Grief, you took so much from me. Soon the ball will drop and the year of 2015 will draw to an end. The very last year that I shared with my father in life will be a thing of the past. Yes part of me wants to wish that year away and never look back at all that you cost me, all that I’ve lost. But to do that would be to lose sight of the gifts that you have given me as well.
And so I approach this New Year with ambivalence. The bitter and the sweet converge. I do not have resolutions to offer, only prayers. Ironic since it seems that you Grief have made even that hard to grasp on to, at a time when I need it the most. And yet…
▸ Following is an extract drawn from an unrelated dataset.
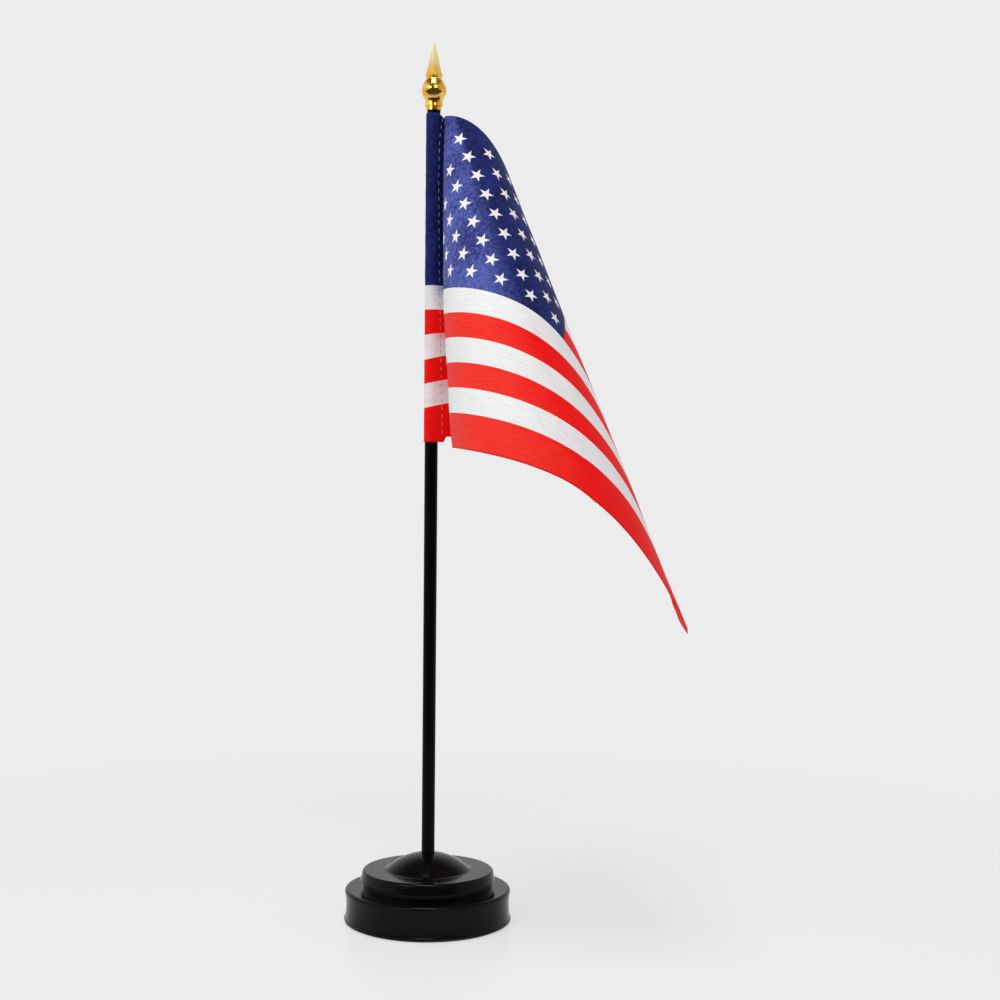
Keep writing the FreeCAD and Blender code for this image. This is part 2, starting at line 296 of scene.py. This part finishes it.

In this new year, I pray for continued healing so that I can look backward with fondness and forward with hope. I pray that some of the pain will be left behind, making more room for joy and laughter. I pray that the love that I lost will remind me to savor & cherish the love that still remains and the new love that I have found. I pray that I will come to remember my father in life and images of his death will no longer haunt me. I pray for his peace, as well as my own. And I pray that I can learn from the time that I have spent with you Grief. You have taught me some of the hardest and most painful lessons a human being can learn. I didn’t ask for them. I didn’t want them. But you offered them nonetheless. I pray that I can carry them with me, in this new version of self that I must now create. Grief you have both shattered and shaped me. You have weakened and empowered me. You change, as I change. We are bound together not only by death and loss, but a greater and deeper appreciation for life. You giveth and you taketh away. You are the reminder & the price that I pay for having loved & been loved. How can I possibly wish all of that away?
After reading this, it occurs to me that grieving is about a loss of two people: the one whose life is gone, and the one who died.